**Information shown**
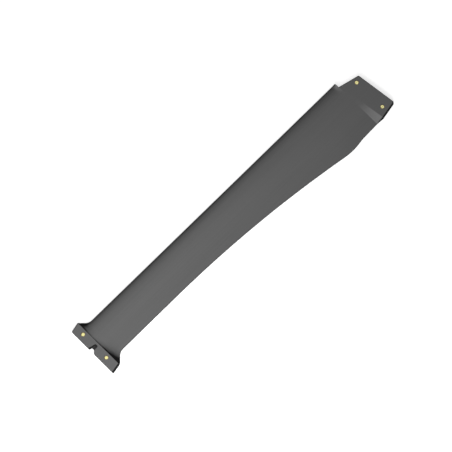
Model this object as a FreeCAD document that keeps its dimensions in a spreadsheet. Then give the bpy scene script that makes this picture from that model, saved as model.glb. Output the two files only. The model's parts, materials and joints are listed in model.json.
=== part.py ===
import FreeCAD, Part
import Sketcher
import math
import os

# A one-piece moulded hydrofoil mast with four brass barrel nuts.
# X runs along the mast, from the seating face of the foot to the head.
# Y points to the leading edge and Z through the thickness, so the mast lies on its broad side.
# The origin lies on the foot's seating face, midway between its screws, in the mid-plane.

DOCUMENT = FreeCAD.newDocument("hydrofoil_mast")
SHEET = DOCUMENT.addObject("Spreadsheet::Sheet", "sizes")

SIZES = [
    ("foot_length", 144.2, "length of the foot's seating face"),
    ("foot_centre", -5.7, "middle of the seating face, from the middle of its screws"),
    ("foot_height", 25.0, "depth of the foot's full thickness along the mast"),
    ("foot_thickness", 20.0, "thickness of the foot"),
    ("foot_front_rake", 11.5, "forward lean of the foot's front end, degrees"),
    ("foot_rear_rake", 10.0, "forward lean of the foot's rear end, degrees"),
    ("notch_front", 7.2, "distance of the notch's front edge from the axis, at the seating face"),
    ("notch_rear", 6.7, "distance of the notch's rear wall from the axis"),
    ("notch_flare", 5.5, "reach of the notch's widening at the rear of its mouth"),
    ("notch_depth", 19.6, "depth of the notch in the foot's faces"),
    ("notch_wall_angle", 15.0, "lean of the notch's front wall, degrees"),
    ("notch_corner", 3.8, "radius of the notch's inner corners"),
    ("notch_through", 7.0, "depth to which the notch goes through the foot"),
    ("notch_web", 3.0, "thickness of the web between the notch's deeper parts"),
    ("end_radius", 3.0, "radius along the ends of the foot and the head"),
    ("face_edge", 1.0, "radius round the seating face and the top of the head"),
    ("cove_height", 15.5, "height of the hollow fairing over the foot"),
    ("flare_radius", 23.0, "plan radius between a flare and the blade's edge"),
    ("front_flare", 20.0, "reach of the front flare at the foot"),
    ("rear_flare", 24.0, "reach of the rear flare at the foot"),
    ("blade_thickness", 18.0, "greatest thickness of the blade and the head"),
    ("leading_edge", 53.4, "distance of the leading edge from the mast's axis"),
    ("trailing_edge", 52.4, "distance of the lower trailing edge from the axis"),
    ("crest_share", 0.34, "place of the greatest thickness, as a share of the chord"),
    ("tail_thickness", 2.0, "thickness of the trailing edge"),
    ("tail_bevel", 0.7, "bevel on the trailing edge's corners"),
    ("sweep_drop", 645.0, "how far under the shoulder the trailing edge starts to sweep back"),
    ("crown_drop", 115.0, "how far under the shoulder the sweep rounds over"),
    ("crown_slope", 0.169, "slope of the trailing edge where it rounds over"),
    ("heel_drop", 62.0, "how far under the shoulder the rounding turns to the head"),
    ("heel_slope", -0.18, "slope of the trailing edge there"),
    ("straight_drop", 48.0, "length of the straight edge under the shoulder"),
    ("straight_slope", -0.03, "slope of that straight edge"),
    ("shoulder_height", 890.0, "length from the seating face to the shoulder"),
    ("shoulder_corner", 5.0, "plan radius of the shoulder's front corner"),
    ("shoulder_swell", 14.0, "length over which the nose fills out to the shoulder"),
    ("head_front", 39.6, "distance of the head's front end from the axis, at the shoulder"),
    ("head_front_rake", 14.2, "lean of the head's front end, degrees"),
    ("head_rear_rake", 10.6, "lean of the head's rear end, degrees"),
    ("head_depth", 58.2, "height of the head on the axis, over the shoulder"),
    ("head_top_slope", 6.5, "slope of the head's top, degrees"),
    ("head_corner", 3.4, "plan radius of the head's top rear corner"),
    ("ramp_height", 8.9, "height of the ramp's upper line on the axis, over the shoulder"),
    ("ramp_slope", 7.3, "slope of the ramp's upper line in plan, degrees"),
    ("nut_diameter", 10.0, "diameter of a barrel nut"),
    ("nut_length", 16.4, "length of a barrel nut"),
    ("nut_clearance", 0.1, "gap round a barrel nut"),
    ("nut_chamfer", 0.5, "bevel on a barrel nut's ends"),
    ("nut_slot_width", 1.4, "width of the slot in a barrel nut's ends"),
    ("nut_slot_depth", 1.2, "depth of that slot"),
    ("thread_size", 6.0, "nominal diameter of the thread in a barrel nut"),
    ("screw_bore", 6.6, "diameter of a screw's way in"),
    ("screw_reach", 8.0, "length of the bore beyond a nut"),
    ("foot_screw_spacing", 82.0, "distance between the foot's screws"),
    ("foot_nut_height", 14.5, "height of the foot's nuts over the seating face"),
    ("head_screw_spacing", 88.9, "distance between the head's screws"),
    ("head_screw_centre", -29.1, "middle of the head's screws"),
    ("head_nut_depth", 19.2, "depth of the head's nuts under its top on the axis"),
    ("head_rise", 10.0, "allowance for the slope of the head's top, past which its cutters run"),
    ("overrun", 1.0, "length by which a cutter runs past a face"),
]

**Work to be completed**
Please return the data above exactly as given.

**Full answer**
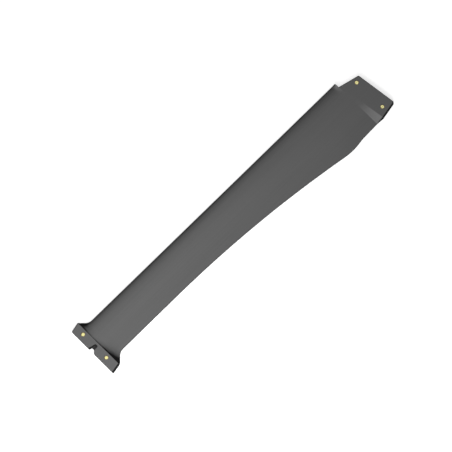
Model this object as a FreeCAD document that keeps its dimensions in a spreadsheet. Then give the bpy scene script that makes this picture from that model, saved as model.glb. Output the two files only. The model's parts, materials and joints are listed in model.json.
=== part.py ===
import FreeCAD, Part
import Sketcher
import math
import os

# A one-piece moulded hydrofoil mast with four brass barrel nuts.
# X runs along the mast, from the seating face of the foot to the head.
# Y points to the leading edge and Z through the thickness, so the mast lies on its broad side.
# The origin lies on the foot's seating face, midway between its screws, in the mid-plane.

DOCUMENT = FreeCAD.newDocument("hydrofoil_mast")
SHEET = DOCUMENT.addObject("Spreadsheet::Sheet", "sizes")

SIZES = [
    ("foot_length", 144.2, "length of the foot's seating face"),
    ("foot_centre", -5.7, "middle of the seating face, from the middle of its screws"),
    ("foot_height", 25.0, "depth of the foot's full thickness along the mast"),
    ("foot_thickness", 20.0, "thickness of the foot"),
    ("foot_front_rake", 11.5, "forward lean of the foot's front end, degrees"),
    ("foot_rear_rake", 10.0, "forward lean of the foot's rear end, degrees"),
    ("notch_front", 7.2, "distance of the notch's front edge from the axis, at the seating face"),
    ("notch_rear", 6.7, "distance of the notch's rear wall from the axis"),
    ("notch_flare", 5.5, "reach of the notch's widening at the rear of its mouth"),
    ("notch_depth", 19.6, "depth of the notch in the foot's faces"),
    ("notch_wall_angle", 15.0, "lean of the notch's front wall, degrees"),
    ("notch_corner", 3.8, "radius of the notch's inner corners"),
    ("notch_through", 7.0, "depth to which the notch goes through the foot"),
    ("notch_web", 3.0, "thickness of the web between the notch's deeper parts"),
    ("end_radius", 3.0, "radius along the ends of the foot and the head"),
    ("face_edge", 1.0, "radius round the seating face and the top of the head"),
    ("cove_height", 15.5, "height of the hollow fairing over the foot"),
    ("flare_radius", 23.0, "plan radius between a flare and the blade's edge"),
    ("front_flare", 20.0, "reach of the front flare at the foot"),
    ("rear_flare", 24.0, "reach of the rear flare at the foot"),
    ("blade_thickness", 18.0, "greatest thickness of the blade and the head"),
    ("leading_edge", 53.4, "distance of the leading edge from the mast's axis"),
    ("trailing_edge", 52.4, "distance of the lower trailing edge from the axis"),
    ("crest_share", 0.34, "place of the greatest thickness, as a share of the chord"),
    ("tail_thickness", 2.0, "thickness of the trailing edge"),
    ("tail_bevel", 0.7, "bevel on the trailing edge's corners"),
    ("sweep_drop", 645.0, "how far under the shoulder the trailing edge starts to sweep back"),
    ("crown_drop", 115.0, "how far under the shoulder the sweep rounds over"),
    ("crown_slope", 0.169, "slope of the trailing edge where it rounds over"),
    ("heel_drop", 62.0, "how far under the shoulder the rounding turns to the head"),
    ("heel_slope", -0.18, "slope of the trailing edge there"),
    ("straight_drop", 48.0, "length of the straight edge under the shoulder"),
    ("straight_slope", -0.03, "slope of that straight edge"),
    ("shoulder_height", 890.0, "length from the seating face to the shoulder"),
    ("shoulder_corner", 5.0, "plan radius of the shoulder's front corner"),
    ("shoulder_swell", 14.0, "length over which the nose fills out to the shoulder"),
    ("head_front", 39.6, "distance of the head's front end from the axis, at the shoulder"),
    ("head_front_rake", 14.2, "lean of the head's front end, degrees"),
    ("head_rear_rake", 10.6, "lean of the head's rear end, degrees"),
    ("head_depth", 58.2, "height of the head on the axis, over the shoulder"),
    ("head_top_slope", 6.5, "slope of the head's top, degrees"),
    ("head_corner", 3.4, "plan radius of the head's top rear corner"),
    ("ramp_height", 8.9, "height of the ramp's upper line on the axis, over the shoulder"),
    ("ramp_slope", 7.3, "slope of the ramp's upper line in plan, degrees"),
    ("nut_diameter", 10.0, "diameter of a barrel nut"),
    ("nut_length", 16.4, "length of a barrel nut"),
    ("nut_clearance", 0.1, "gap round a barrel nut"),
    ("nut_chamfer", 0.5, "bevel on a barrel nut's ends"),
    ("nut_slot_width", 1.4, "width of the slot in a barrel nut's ends"),
    ("nut_slot_depth", 1.2, "depth of that slot"),
    ("thread_size", 6.0, "nominal diameter of the thread in a barrel nut"),
    ("screw_bore", 6.6, "diameter of a screw's way in"),
    ("screw_reach", 8.0, "length of the bore beyond a nut"),
    ("foot_screw_spacing", 82.0, "distance between the foot's screws"),
    ("foot_nut_height", 14.5, "height of the foot's nuts over the seating face"),
    ("head_screw_spacing", 88.9, "distance between the head's screws"),
    ("head_screw_centre", -29.1, "middle of the head's screws"),
    ("head_nut_depth", 19.2, "depth of the head's nuts under its top on the axis"),
    ("head_rise", 10.0, "allowance for the slope of the head's top, past which its cutters run"),
    ("overrun", 1.0, "length by which a cutter runs past a face"),
]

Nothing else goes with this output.